Flash tends to degrade websites for three reasons: it encourages design abuse, it breaks with the Web’s fundamental interaction principles, and it distracts attention from the site’s core value.
Ouch! At least flash still has that 1% going for it!
And did I mention that he wrote the article in October of 2000? Yes, he has a long, long hatred of flash.
With the advent of Silverlight, Microsoft is now gunning for them, by creating a Flash clone that’s better architected and surely much more likely to attract the hearts and minds of existing Microsoft developers – of which there are many.

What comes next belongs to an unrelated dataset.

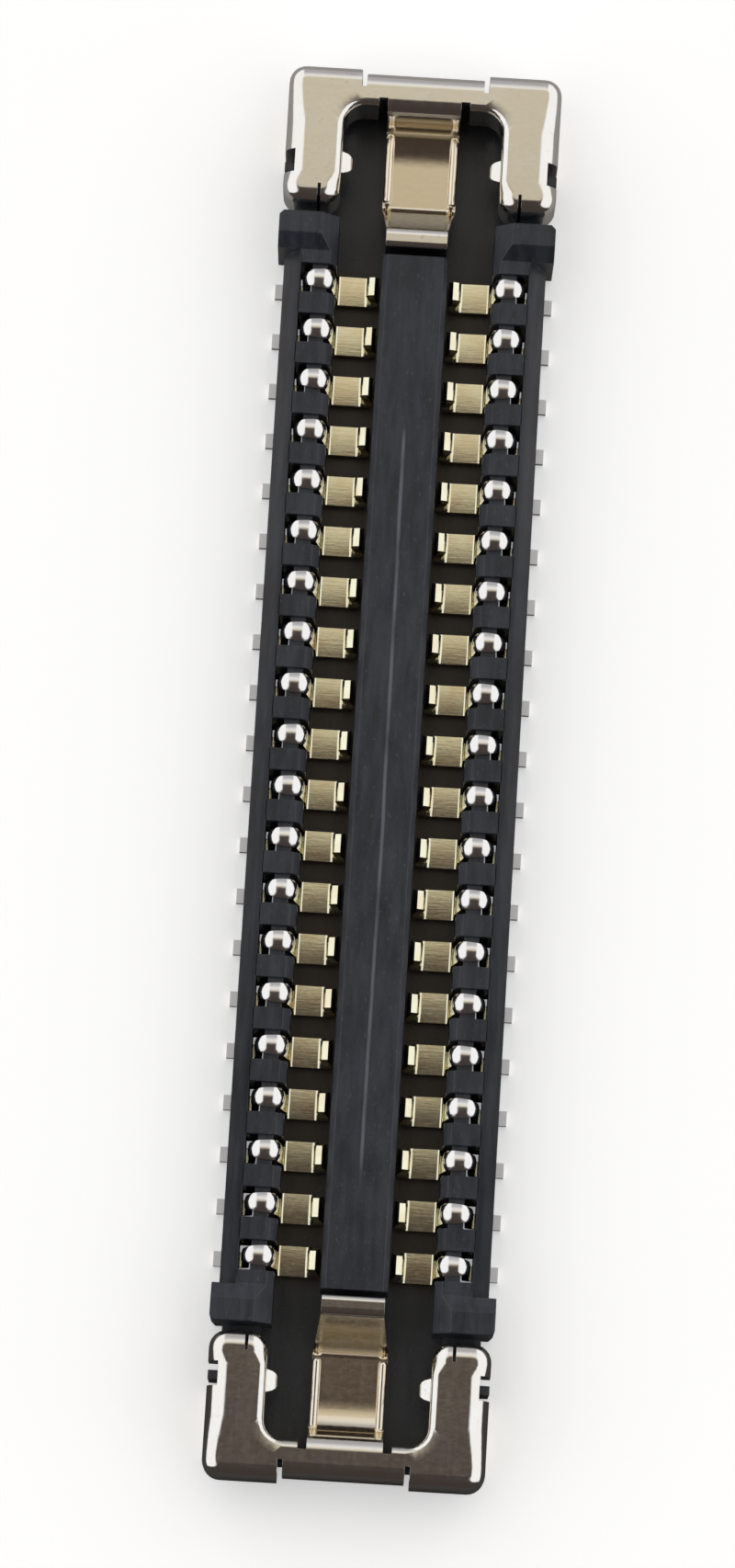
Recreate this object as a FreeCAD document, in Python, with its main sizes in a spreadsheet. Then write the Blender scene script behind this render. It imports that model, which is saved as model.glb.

Silverlight’s main hurdle is getting installed on all the browsers, but Microsoft still has such a huge slice of the browser market. And they can go a long way towards solving this by pushing Silverlight with a windows update.
It’s unclear what role Silverlight will play as it’s still so young, but Microsoft has a long history of slowly overtaking competing products after starting from way behind (Anyone still using Word Perfect?).
If nothing else, they will carve away at the audience of developers and users who want interactive content on the web. Who knows how many of the current crop of C# developers would be Java developers if C# did not exist?
HTML5 may be the largest threat of all to flash. Not only does HTML5 have some of the same features as flash, but it has the trump card of being a web standard rather than locked into one vendor.
It just seems to fit the open nature of the web better. And in maybe a sign of the times, YouTube is transitioning to HTML5 video (away from Flash).
So what does this all mean for Flash? The future does not look good, with all of the barbarians at the gate, but they could still innovate their way out of this dilemma by providing something beyond what it available in Silverlight or HTML5.
And if all else fails, at least they’ll always have Club Penguin.